We conceptualize our approach as a Transformation and Social Action Approach through which we encourage the involvement of students to account for diverse ways of knowing and in making important decisions, to become “activist” and to solve social issues (Banks, 2003, p. 18, Figure 1.4). The end result is the creation of an environment in which the mainstream and other views are approached from critical perspectives that promote a holistic view of the world (Banks, 2003, p. 20). We want them to be transformed and as a result transform others. We want to move away from pedagogical approaches that only consider students “in the world, [and] not with the world or with others” (Freire, 2001, p. 90). We do not want our students to be “spectator[s], [and] not re-creator[s]” (Freire, 2001, p. 90). We want our students to be conscious beings, and not simply as the “possessor of a consciousness”. 

Fall 2012 Project

In this year's project, Dr. Mirfakhraie and Dr. Whittington-Walsh are collaborating with Angela Marie MacDougall, Executive Director of Battered Women's Support Services (BWSS). Sociology of Education (SOCI 2270) and Sociology of Women in Canada (SOCI 2240) students will be involved in editing and revising the Empowering Non-Status, Refugee, and Immigrant Women Who Experience Violence manual published by the BWSS organization (to download this manual, visit the following webpage: http://www.bwss.org/wp-content/uploads/2010/07/NSRIW-MANUAL.pdf). Their task is to re-write, edit, and re-organize this annual in light of the mission statements and organizational goals of BWSS for youth of British Colombia, so it can be used as an educational material by BWSS in their youth initiative programs to teach about the effects, causes, and social, cultural, economic, psychological consequences of violence against women and girls, especially Aboriginal, immigrant, non-White and refugee women. The aim is to encourage students to draw upon their theoretical and personal knowledge in innovative ways to develop a critical booklet on violence and gender that adheres to the framework developed by BWSS in fighting and eliminating violence. This framework is based on a Women-Centred Approach. As the authors of this manual state (Empowering Non-Status, Refugee, and Immigrant Women Who Experience Violence, p. 16):

This manual seeks to present a woman-centred model.  This is a transformative model that examines and responds to women’s needs in the context of her family and community and advocates for systemic social change. The strength of a woman-centred approach is based on working toward women’s liberation through an end to oppression.  Specifically, this ideology must serve to inform and direct efforts to manage and support the complexity of needs presented by NSRIW who have been exposed to and are still at risk of intimate partner violence.  Dealing appropriately with the spectrum of unique challenges facing NSRIW springs from a commitment to and an understanding of woman-centred values and social justice. A women-centred approach is not necessarily about providing multicultural services. Instead it is about putting women at the centre and recognizing that violence against women is about patriarchal power and control, racism, anti-immigrant prejudice and discrimination and classism.

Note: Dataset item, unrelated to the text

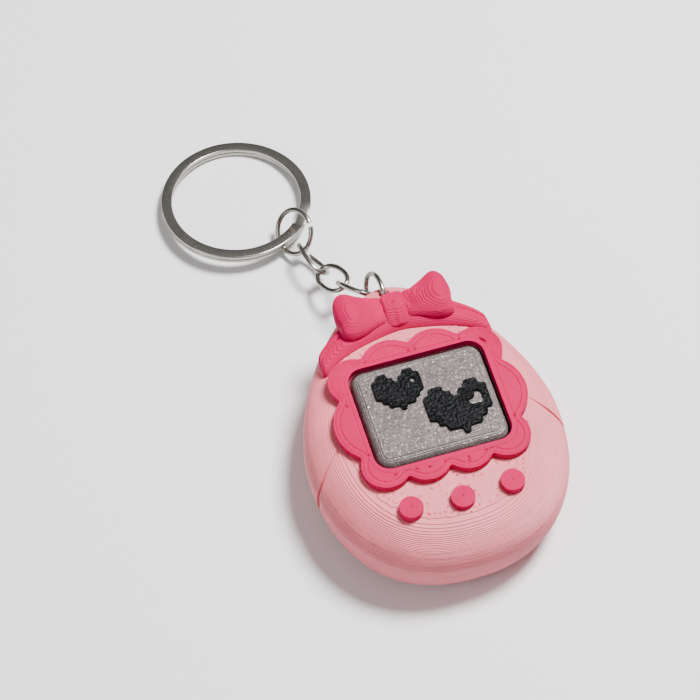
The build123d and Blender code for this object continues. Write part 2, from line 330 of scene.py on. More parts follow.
# ---- materials -----------------------------------------------------------------------------------
class Nodes:
    def __init__(self, name):
        self.material = bpy.data.materials.new(name)
        self.material.use_nodes = True
        self.tree = self.material.node_tree
        self.shader = self.tree.nodes["Principled BSDF"]
        coord = self.tree.nodes.new("ShaderNodeTexCoord")
        self.place = coord.outputs["Object"]

    def node(self, kind, **values):
        made = self.tree.nodes.new(kind)
        for key, value in values.items():
            if key in made.inputs:
                made.inputs[key].default_value = value
            else:
                setattr(made, key, value)
        return made

    def link(self, a, b):
        self.tree.links.new(a, b)

    def noise(self, scale, detail=4.0, rough=0.55, stretch=None):
        n = self.node("ShaderNodeTexNoise", Scale=scale, Detail=detail, Roughness=rough)
        source = self.place
        if stretch:
            mapping = self.node("ShaderNodeMapping")
            mapping.inputs["Scale"].default_value = stretch
            self.link(source, mapping.inputs["Vector"])
            source = mapping.outputs["Vector"]
        self.link(source, n.inputs["Vector"])
        return n.outputs["Fac"]

    def ramp(self, source, *stops):
        r = self.node("ShaderNodeValToRGB")
        while len(r.color_ramp.elements) < len(stops):
            r.color_ramp.elements.new(0.5)
        for element, (position, colour) in zip(r.color_ramp.elements, stops):
            element.position = position
            element.color = colour
        self.link(source, r.inputs["Fac"])
        return r.outputs["Color"]

    def grey(self, source, low, high, start=0.3, end=0.7):
        return self.ramp(source, (start, (low, low, low, 1)), (end, (high, high, high, 1)))

    def mix(self, factor, a, b):
        m = self.node("ShaderNodeMix", data_type="RGBA")
        for socket, value in ((m.inputs[0], factor), (m.inputs[6], a), (m.inputs[7], b)):
            if hasattr(value, "is_output"):
                self.link(value, socket)
            else:
                socket.default_value = value
        return m.outputs[2]

    def bump(self, source, strength, depth, below=None):
        b = self.node("ShaderNodeBump", Strength=strength, Distance=depth)
        self.link(source, b.inputs["Height"])
        if below is not None:
            self.link(below, b.inputs["Normal"])
        return b.outputs["Normal"]

    def set(self, **values):
        for key, value in values.items():
            socket = self.shader.inputs[key.replace("_", " ")]
            if hasattr(value, "is_output"):
                self.link(value, socket)
            else:
                socket.default_value = value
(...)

In light of this model, the aim of the Pedagogy, Liberation, and Activism Program is for students to collectively apply their critical understandings of pedagogical, gendered, racialized, political, economic, and curriculum issues in developing student-centered frameworks to rewrite and edit the Empowering Non-Status, Refugee, and Immigrant Women Who Experience Violence manual. It is our goal for students to become involved in the world and with the world by communicating their knowledge about violence against women and how it is informed by various other forms of oppression from local and global perspectives to high school students. In this project, students can introduce new ideas, chapters, concepts, and theoretical and historical frameworks that they deem necessary and important to educate youth population about the effects of the intersections of various forms of oppression, culminating in the violence against women. In short, we strive to develop engaging, critical, practical, and transforming teaching material that is produced by youth for youth. 

We pose the following pedagogical questions to student to guide their approaches to revising the Empowering manual in this project:

  • What/who is a feminist? What are the characteristics and assumptions of different kinds of feminism? What are their similarities and differences? How do they view and attempt to resolve violence against women and girls and marginalized groups?
  • How can we get high school students and youth to identify with feminist issues and to better understand the consequences and causes of violence against women and girls?
  • What does a feminist pedagogy look like? What are its basic assumptions? How can we practice it?
  • How can you illustrate for youth some of the concepts, ideas, and theories that are discussed in the manual, so they can better relate to these issues?
  • What kinds of information, activities, and critical questions can you pose for them to become involved in critically analyzing issues of violence from multiple standpoints?

The revised version of Empowering Non-Status, Refugee, and Immigrant Women Who Experience Violence manual will be launched in January of 2013 and will be available in print and digital formats for educators and organizations.